How can this be done?
I will start by suggesting that it’s the opposite of what we have been doing all along. Historically we treat inequality as something to fix after it happens as opposed to introducing policies aimed at preventing it from occurring in the first place. Up until now the focus has been on redistribution of income through taxes and transfers, which of course allows for political patronage at the back end of that exercise.
It requires much more work, but delivers far more benefits if we can reshape the very structure of production and corporate governance to produce opportunities and wages that flow directly from the workplace while still remaining competitive in the marketplace.
Again, I acknowledge this is easier said than done.
Malaise
Our economic structure is challenging because we have faltered on the alter of diversification. The energy sector is a major revenue contributor but employs a small fraction of workers, while the majority work in services that often have low productivity and limited growth opportunities.
This “commodity trap” leaves us vulnerable to external shocks while generating insufficient quality employment for our educated workforce. The increased allocation to education during the mid-year review of over $3 billion by itself does little if the people we are educating are not presented with meaningful job opportunities post graduation. Those opportunities have to be there before they graduate. One only needs to look at the current youth unemployment rate and interview recent graduates to understand this point.
While people are complaining about a lack of meaningful employment, trade union participation has declined to less than 20 perbcent of wage earners and is concentrated mainly in the public sector and state enterprises. Collective bargaining occurs in silos, with little sectoral coordination. Most significantly, either through poor representation or simply not being involved, workers have little voice in strategic government or corporate decisions about investment, technology adoption, or business model changes that determine their economic futures.
The traditional approach is higher taxes and expanded social programmes, leading to benefits for the unemployed and the underemployed. Again, this treats inequality after it occurs rather than providing opportunity at the start. The existing approach faces inherent limits. It stifles innovation on the one hand and it creates sub-optimal behaviours, including dependency, amongst its recipients.
Overall, it does not address the underlying structure that produces low-wage work in the first place. In our context, it also depends on energy revenues that are both finite and volatile.
We need to weight and consider changing the rules of the game for careers and for opportunity rather than redistributing income afterward. This is where the artificial intelligence discussion beings. Do we use AI to enhance labour and productivity or do we use AI to replace labour?
The former means widening the base of people and workforce opportunities, steering technology toward labour enhancing rather than labour replacing uses and giving workers meaningful voice in corporate decision making. The latter latter is about automation and the replacement of workers and affording them a universal basic income.
The labour movement has a role to play in this. Go back to when First Citizens Bank went public in 2013, the Banking, Insurance and General Workers Union took an ideologically rigid stance, warning workers that purchasing discounted shares would make them complicit in privatisation.
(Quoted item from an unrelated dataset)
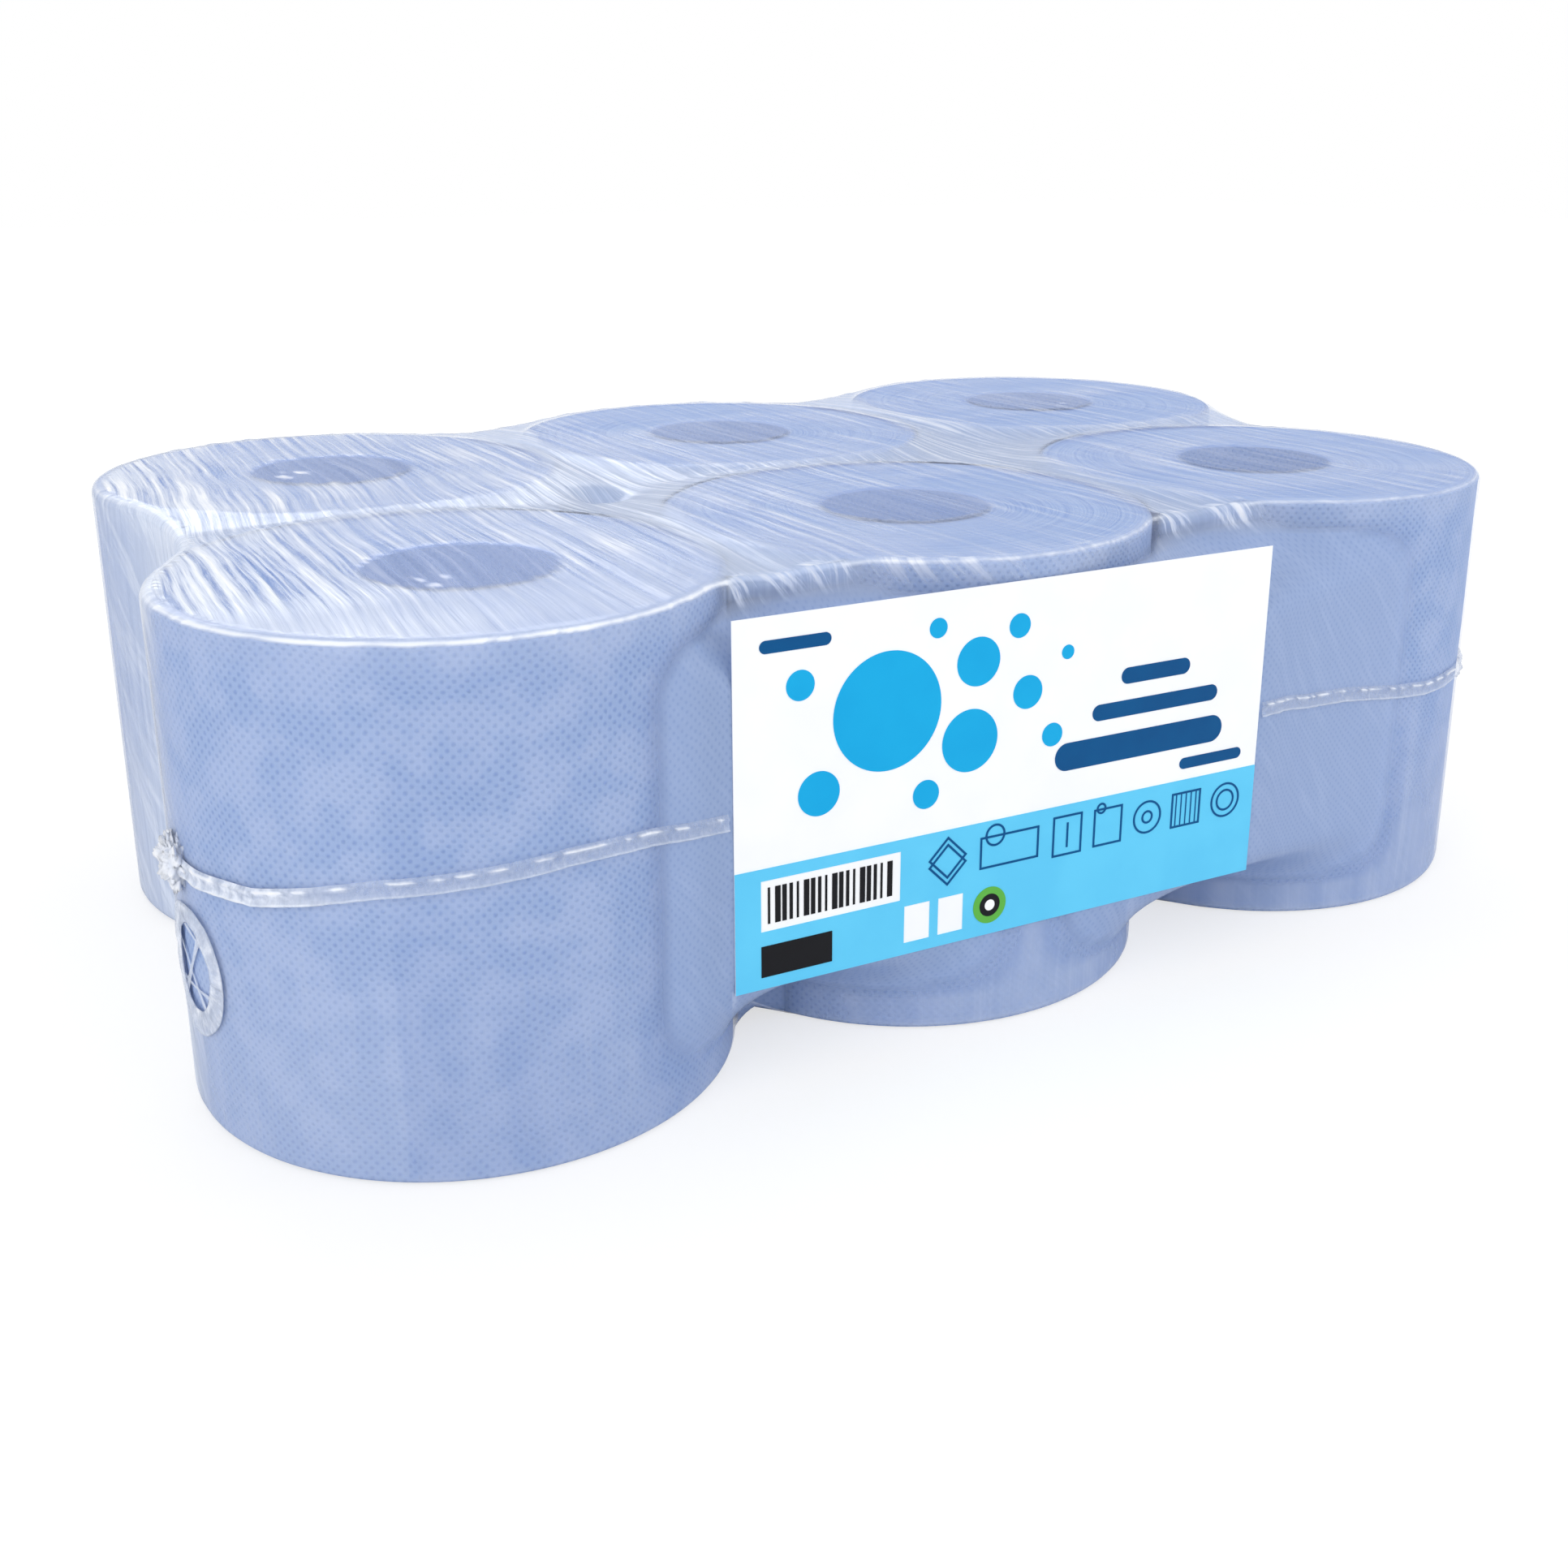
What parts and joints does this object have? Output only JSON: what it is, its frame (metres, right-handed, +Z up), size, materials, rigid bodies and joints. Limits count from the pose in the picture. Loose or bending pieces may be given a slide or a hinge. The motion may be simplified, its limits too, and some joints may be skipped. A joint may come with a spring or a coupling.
{
  "type": "pack of blue paper hand towel rolls",
  "caption": "Blue embossed paper rolls without cores, standing in two staggered rows, shrink-wrapped in clear film with a flat printed label across the front.",
  "frame": {"origin": "middle of the pack's underside, on the floor that it stands on", "axes": "+X along the two rows of rolls, -Y the labelled front, +Z up along the roll axes"},
  "size_m": [0.6834, 0.4391, 0.202],
  "materials": {
    "paper": "soft embossed tissue, matt",
    "film": "clear glossy shrink film with creases",
    "label_white": "smooth coated paper",
    "label_sky": "printed field, smooth",
    "label_blue": "printed field, smooth",
    "label_navy": "printed field, smooth"
  },
  "bodies": {
    "root": {"roll_front_left": "paper", "roll_front_middle": "paper", "roll_front_right": "paper", "roll_back_left": "paper", "roll_back_middle": "paper", "roll_back_right": "paper", "shrink_film": "film", "label": "label_white", "label_band": "label_sky", "label_discs": "label_blue", "label_marks": "label_navy"}
  },
  "joints": []
}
Workers who ignored union advice and bought shares saw substantial returns, those shares that traded at $22 in 2013 have since doubled in price and then some, along with dividends. The union’s position reflected outdated thinking that views worker ownership as betrayal rather than empowerment.
Former Prime Minister Dr. Keith Rowley began his tenure with the establishment of the National Tripartite Advisory Council. It represented recognition that economic modernisation required labour’s active participation. It didn’t last. The potential for institutional cooperation is there but the challenge is that of moving beyond adversarial relationships.
Lessons
The most successful examples of worker empowerment come from countries that have embedded labour’s voice directly into corporate governance. Germany’s codetermination system requires companies with over 2,000 employees to reserve half their supervisory board seats for worker representatives, while firms with 500 to 2,000 employees allocate one third to workers.
The results challenge conventional economic wisdom. Recent studies show German firms with worker representation have capital bases that are 40 to 50 per cent larger than those without, invest more in training and research, and demonstrate greater resilience during economic downturns. Rather than hampering competitiveness, workers’ voices appear to encourage long-term thinking and stakeholder oriented strategies.
These outcomes make economic sense. Workers have different time horizons than shareholders. A worker cannot easily diversify their human capital investments the way shareholders can diversify financial portfolios. This gives worker representatives incentives to support investments in training, research, and productive capacity that boost long-term competitiveness even if they reduce short-term profits.
Moreover, worker representatives bring operational knowledge to boardroom discussions about technology adoption, workplace organisation, and human resource strategies. This information advantage can improve decision-making quality, particularly in industries where tacit knowledge and employee cooperation are crucial for productivity.
The secret of course being, that worker representatives, have to have more skills than possessing the loudest voice and the ability to address others as “comrade”.
We can do a few things quickly and consider some others over time. The Industrial Relations Act needs updating but I will leave it to others to pronounce on the details. Beyond that I referred in my last column to the governance model of the National Insurance Board and there should be active consideration given to applying this model in the State sector and depending on its success then eventually to the corporate sector.
The combination of technology and a more mature workforce means we have to tie tax benefits to evidence of employee upskilling. The open question is - where is the incentive to invest in technology in a manner that demonstrably increases rather than reduces employment.
The key insight is that technological progress is not predetermined. Policy choices about entrepreneurship and technology, influence whether innovation complements or substitutes for human labour.
I am not here to enumerate reforms but to point out that the current political moment offers unusual opportunity for such reforms. The need for economic diversification and onshore economic development highlights the pressing need for market-driven approaches to economic development. The support of labour in the recent electoral success also provides a platform for a more inclusive approach, providing of course that labour itself is willing to recognize that their role is much more than the traditional employer-labour relations.
Just as importantly, business leaders should also recognise that the old model of cheap labour and tax incentives has reached its limits. With energy rents declining and global competition intensifying, productivity growth through active worker participation and pathways to entrepreneurship may be the only socially sustainable path forward.